Qui plus est, la Turquie a annoncé son intention de procéder elle-même à opérations de forage dans la ZEE chypriote. En février, elle a transformé ses paroles en actes en annonçant l’envoi de deux navires à cette fin. « Que ceux qui viennent de loin avec leurs entreprises voient que sans nous, ils ne peuvent rien faire dans cette région », avait commenté, à l’époque, Mevlut Cavusoglu, le ministre turc des Affaires étrangères.

Le 5 mais, et comme l’Union européenne avant eux, les États-Unis ont exprimé leur « vives préoccupations » face aux projets turcs. Mais Ankara n’en a cure.

« Le communiqué du département d’État en date du 5 mai, relatif aux activités de forage de la Turquie dans son propre plateau continental, est irréaliste », a ainsi répondu le ministère turc des Affaires étrangères, estimant qu’Ankara a des droits à faire valoir sur son propre plateau continental et que les accords de délimitations maritime entre la République de Chypre et d’autres pays de la Méditerranée ne sont pas valables. « Par conséquent, les tentatives de parties tierces de se substituer aux tribunaux internationaux pour délimiter des frontières maritimes sont inacceptables », a-t-il fait valoir.

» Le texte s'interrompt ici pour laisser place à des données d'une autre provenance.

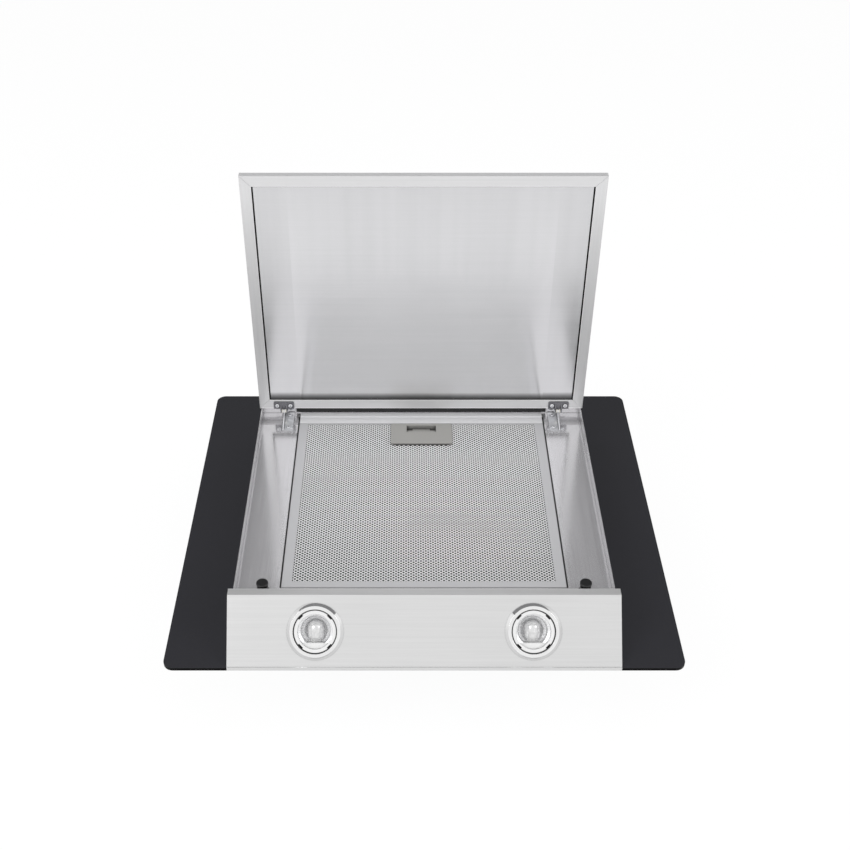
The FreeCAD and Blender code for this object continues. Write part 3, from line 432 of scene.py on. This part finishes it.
INNER_FOLD = 13.6 * MM
LOWER_FOLD = 1.1 * MM
SKIN_DEPTH = 0.9 * MM
SKIN_SIDE = 1.1 * MM
SIDE_SHADE = 0.2
END_BRIGHTENING = 0.28


def painted_lid_light(finish, colour):
    """Painted light: shades the side flanges, paints highlights on the folds, and paints shade
    inside the lid's skin.
    """
    x, y, z = finish.axes()
    from_side = lid_half.x - x.size()
    from_end = lid_half.z - (z - lid_middle.z).size()
    inside_face = (lid_middle.y - y).above(0)
    # Painted shade on the side flanges, less towards their ends.
    from_middle = (z - lid_middle.z).size() * (1 / lid_half.z)
    side_shade = SIDE_SHADE - from_middle * from_middle * END_BRIGHTENING
    colour = finish.darken(colour, 1 - from_end.above(from_side) * inside_face * side_shade)
    # Painted highlights: white lines along the inner and lower folds.
    inner_fold = from_side.smaller(from_end).above(INNER_FOLD)
    lower_fold = (lid_low.z + LOWER_FOLD - z).above(0)
    folds = inner_fold.larger(lower_fold) * inside_face
    colour = finish.blend(folds, colour, (1, 1, 1, 1))
    # Painted shade: the inside of the tray, seen through the gap round the liner, goes nearly
    # black.
    within = (y - (lid_low.y + SKIN_DEPTH)).above(0) * ((lid_high.y - SKIN_DEPTH) - y).above(0)
    within = within * (from_side - SKIN_SIDE).above(0) * (from_end - SKIN_SIDE).above(0)
    return finish.blend(within, colour, screen(26, 26, 27))


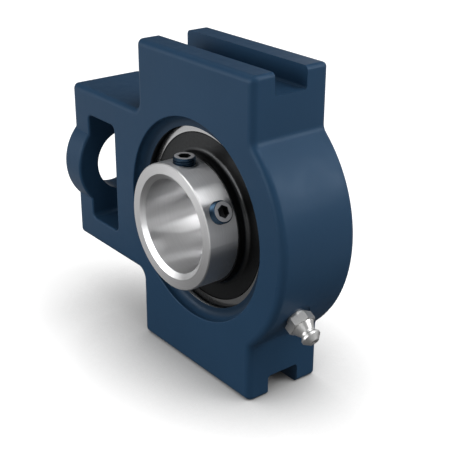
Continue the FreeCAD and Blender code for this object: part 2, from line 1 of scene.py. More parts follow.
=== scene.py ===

Jusqu’à présent, le président chypriote, Nicos Anastasiades, a joué la carte de la retenue. Mais devant l’intrusion de navires turcs dans la ZEE de son pays, sa patience a atteint ses limites.

Lors du sommet européen de Sibiu [Roumanie], le 9 mai, les chefs d’État de gouvernement des pays membres, sollicités par le président Anastasiades et le Premier ministre grec, Alexis Tsipras, ont demandé à Ankara de respecter les eaux territoriales chypriotes.

« La Turquie doit comprendre qu’elle doit venir s’asseoir à la table de négociation de la même manière que les autres pays méditerranéens et ne pas procéder par des actions unilatérales », a fait valoir M. Tsipras. « C’est un sujet pour l’Union européenne pas seulement pour Chypre », a-t-il estimé.